I watch the dandelions slowly close. I can see it happen because I can sit long just to watch. No other agenda now. Time? I have plenty. No interruptions. I recall agonising about the lack of it, yearning for it, shouting and raging for it. Now it is here, in abundance and if I am not engaged with that state, I can get angsty, fretful. But I am learning and in the main I know it as a gift and I am thankful, although not all the time. I remember my days as a thoughtless hybrid, dancing the light and believing it would last. I remember the sprinter in me and I also remember the long distance runner and my vote, now, goes to the latter. I am with the dandelions and the daisies, even as I love the short term glorious flourish of those blooms that have no flipping idea what they are doing.

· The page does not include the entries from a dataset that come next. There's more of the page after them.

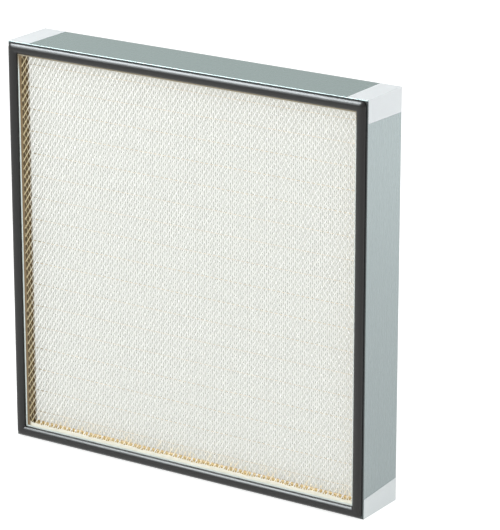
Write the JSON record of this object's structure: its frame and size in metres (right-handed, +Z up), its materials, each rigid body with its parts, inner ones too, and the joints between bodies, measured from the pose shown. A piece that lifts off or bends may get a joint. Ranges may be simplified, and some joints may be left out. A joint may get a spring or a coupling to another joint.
{
  "type": "hepa filter panel",
  "caption": "Square cleanroom filter panel: aluminium frame with mitred, taped corners, endless gasket, pleated pack between expanded metal guards.",
  "frame": {"origin": "under the middle of the whole panel, on the ground that its bottom edge stands on", "axes": "+X along the width, +Y through the depth away from the gasket face, +Z up"},
  "size_m": [0.6104, 0.097, 0.6105],
  "materials": {
    "frame": "anodised, satin",
    "gasket": "smooth foam skin",
    "guard": "white powder coat",
    "media": "matte glass fibre paper",
    "bead": "hot-melt",
    "resin": "cast resin",
    "tape": "adhesive tape",
    "key": "die-cast"
  },
  "bodies": {
    "root": {"frame_top": "frame", "frame_bottom": "frame", "frame_left": "frame", "frame_right": "frame", "key_front_top_left": "key", "key_front_top_right": "key", "key_front_bottom_left": "key", "key_front_bottom_right": "key", "key_rear_top_left": "key", "key_rear_top_right": "key", "key_rear_bottom_left": "key", "key_rear_bottom_right": "key", "tape_top_left": "tape", "tape_top_right": "tape", "tape_bottom_left": "tape", "tape_bottom_right": "tape", "gasket": "gasket", "potting_top": "resin", "potting_bottom": "resin", "potting_left": "resin", "potting_right": "resin", "media_pack": "media", "separators_front": "bead", "separators_rear": "bead", "guard_front": "guard", "guard_rear": "guard"}
  },
  "joints": []
}
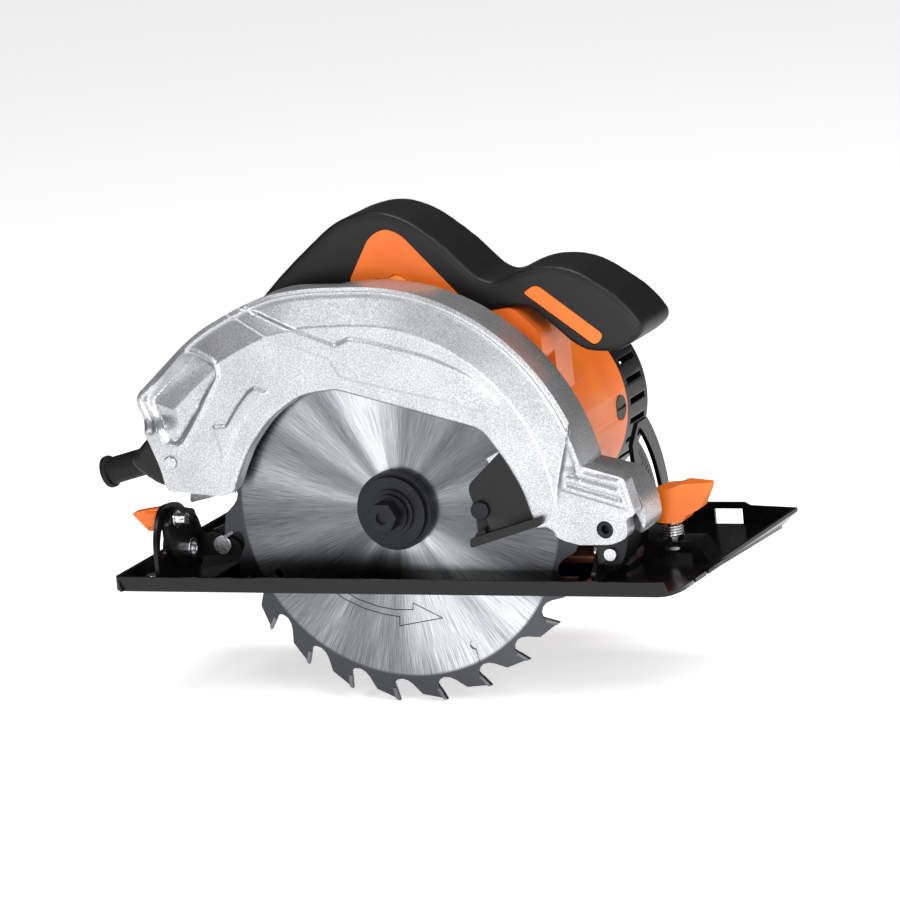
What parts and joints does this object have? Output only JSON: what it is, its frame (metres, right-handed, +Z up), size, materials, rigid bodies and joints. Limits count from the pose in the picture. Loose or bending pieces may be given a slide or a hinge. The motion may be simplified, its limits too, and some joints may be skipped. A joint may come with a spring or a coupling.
{
  "type": "circular_saw",
  "caption": "Hand-held circular saw with a toothed disc blade, swinging lower guard, cast upper guard, side motor, looped rear handle and a tilting, plunging pressed-steel sole.",
  "frame": {"origin": "underside of the sole, straight below the blade's axis at full depth, in the blade's mid-plane", "axes": "+X forwards along the cut, +Y from the blade side to the motor side, +Z up"},
  "size_m": [0.3271, 0.1726, 0.2272],
  "materials": {
    "black_paint": "glossy black paint on pressed steel sheet",
    "black_steel": "satin black powder coat on pressed steel",
    "zinc": "bright zinc-plated and turned steel",
    "dark_steel": "black oxide steel",
    "cast_aluminium": "shot-blasted, speckled die-cast aluminium",
    "orange_plastic": "moulded glass-filled nylon, fine texture",
    "orange_button": "moulded nylon, smoother than the housing",
    "black_plastic": "moulded nylon",
    "soft_grip": "soft-touch elastomer moulded over nylon",
    "rubber": "black rubber",
    "lamination": "stacked electrical steel",
    "brass": "drawn brass",
    "carbon": "pressed carbon",
    "copper": "turned copper segments",
    "gear_steel": "hobbed, hardened steel",
    "blade_steel": "ground steel with radial grinding marks",
    "carbide": "sintered tungsten carbide"
  },
  "bodies": {
    "base": {"base_plate": "black_paint", "front_quadrant": "black_steel", "rear_quadrant": "black_steel", "quadrant_rivets": "zinc", "bevel_pins": "zinc", "fence_screw": "zinc", "fence_spring": "zinc"},
    "tilt_frame": {"front_bracket": "black_steel", "rear_bracket": "black_steel", "depth_guide": "black_steel", "bracket_screw": "zinc", "depth_pin": "dark_steel", "bevel_studs": "zinc"},
    "saw_body": {"upper_guard": "cast_aluminium", "gear_case": "cast_aluminium", "bearing_retainer": "zinc", "retainer_screws": "dark_steel", "motor_housing": "orange_plastic", "motor_end_cap": "black_plastic", "end_cap_screws": "dark_steel", "fan_baffle": "black_plastic", "stator": "lamination", "brush_holders": "brass", "carbon_brushes": "carbon", "brush_caps": "black_plastic", "handle_near": "soft_grip", "handle_far": "soft_grip", "handle_screws": "zinc", "side_panels": "orange_plastic", "front_grip_panels": "orange_plastic", "switch_block": "black_plastic", "cord_sleeve": "rubber", "cord_clamp": "black_plastic", "depth_bolt": "zinc", "guard_screw": "zinc", "guard_bumper": "rubber", "return_spring": "zinc", "bearings": "zinc"},
    "spindle_set": {"spindle": "zinc", "drive_gear": "gear_steel", "inner_flange": "dark_steel", "blade": "blade_steel", "carbide_tips": "carbide", "outer_flange": "dark_steel", "blade_bolt": "dark_steel"},
    "armature": {"armature_shaft": "gear_steel", "armature_core": "lamination", "commutator": "copper", "cooling_fan": "black_plastic"},
    "blade_guard": {"lower_guard": "cast_aluminium", "guard_lever": "black_plastic", "lever_screw": "dark_steel"},
    "trigger": {"trigger": "black_plastic"},
    "lock_off": {"lock_off_button": "orange_button"},
    "spindle_lock": {"spindle_lock": "black_plastic"},
    "depth_lever": {"depth_lever": "black_plastic"},
    "bevel_knob": {"bevel_knob": "orange_plastic"},
    "bevel_nut": {"bevel_nut": "zinc"},
    "fence_knob": {"fence_knob": "orange_plastic"}
  },
  "joints": [
    {"name": "bevel_tilt", "type": "hinge", "parent": "base", "child": "tilt_frame", "pos_m": [0, 0.0035, 0.014], "axis": [1, 0, 0], "range_deg": [0, 45]},
    {"name": "depth_swing", "type": "hinge", "parent": "tilt_frame", "child": "saw_body", "pos_m": [0.1084, 0, 0.0288], "axis": [0, 1, 0], "range_deg": [0, 32]},
    {"name": "blade_spin", "type": "hinge", "parent": "saw_body", "child": "spindle_set", "pos_m": [0, 0, 0.0345], "axis": [0, -1, 0], "continuous": true},
    {"name": "armature_spin", "type": "hinge", "parent": "saw_body", "child": "armature", "pos_m": [0.02468, 0, 0.05752], "axis": [0, -1, 0], "continuous": true},
    {"name": "guard_swing", "type": "hinge", "parent": "saw_body", "child": "blade_guard", "pos_m": [0, 0, 0.0345], "axis": [0, -1, 0], "range_deg": [0, 165]},
    {"name": "trigger_pull", "type": "slide", "parent": "saw_body", "child": "trigger", "axis": [-0.7071, 0, 0.7071], "range_m": [0, 0.006], "stiffness_N_per_m": 500},
    {"name": "lock_off_press", "type": "slide", "parent": "saw_body", "child": "lock_off", "axis": [0, 1, 0], "range_m": [-0.0025, 0.0025], "stiffness_N_per_m": 600},
    {"name": "spindle_lock_press", "type": "slide", "parent": "saw_body", "child": "spindle_lock", "axis": [-1, 0, 0], "range_m": [0, 0.003], "stiffness_N_per_m": 800},
    {"name": "depth_clamp", "type": "hinge", "parent": "saw_body", "child": "depth_lever", "pos_m": [-0.05086, 0.02, 0.04414], "axis": [0, 1, 0], "range_deg": [0, 30]},
    {"name": "bevel_knob_turn", "type": "hinge", "parent": "tilt_frame", "child": "bevel_knob", "pos_m": [-0.125, -0.00667, 0.03028], "axis": [1, 0, 0], "range_deg": [0, 180]},
    {"name": "bevel_nut_turn", "type": "hinge", "parent": "tilt_frame", "child": "bevel_nut", "pos_m": [0.096, 0.06346, 0.01609], "axis": [1, 0, 0], "range_deg": [0, 180]},
    {"name": "fence_knob_turn", "type": "hinge", "parent": "base", "child": "fence_knob", "pos_m": [0.1195, 0.038, 0.025], "axis": [0, 0, 1], "range_deg": [0, 90]}
  ],
  "couplings": [
    {"joint": "armature_spin", "follows": "blade_spin", "ratio": -3.9091}
  ]
}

So. We open and we close. We might like to think about that, as the borders open, the doors open. We are going to meet others who have really struggled through this past year; those who were stuck at home with those they were, before, able to live with only because they could get away to work. We are going to meet angry, upset, resentful, pressured beyond what we can imagine, on roads, in cafes, in pub gardens, in doorways and outside our safe picket fence. Let us allow everyone to regain some hold on what it is to be a part of the human race. Let us be kind, pull back, let forward, offer, pause, consider and, most important of all, deal with our own anger and frustration within ourselves and all by ourselves without projecting our pain on someone else who has more than enough to deal with anyway. Who said that if we really want to heal the pain the world, first we need to heal our own pain? I forget, but it is worth saying again.

Let us close to what we knew, what was and let us open to whatever comes next. After all, not one us has a scooby.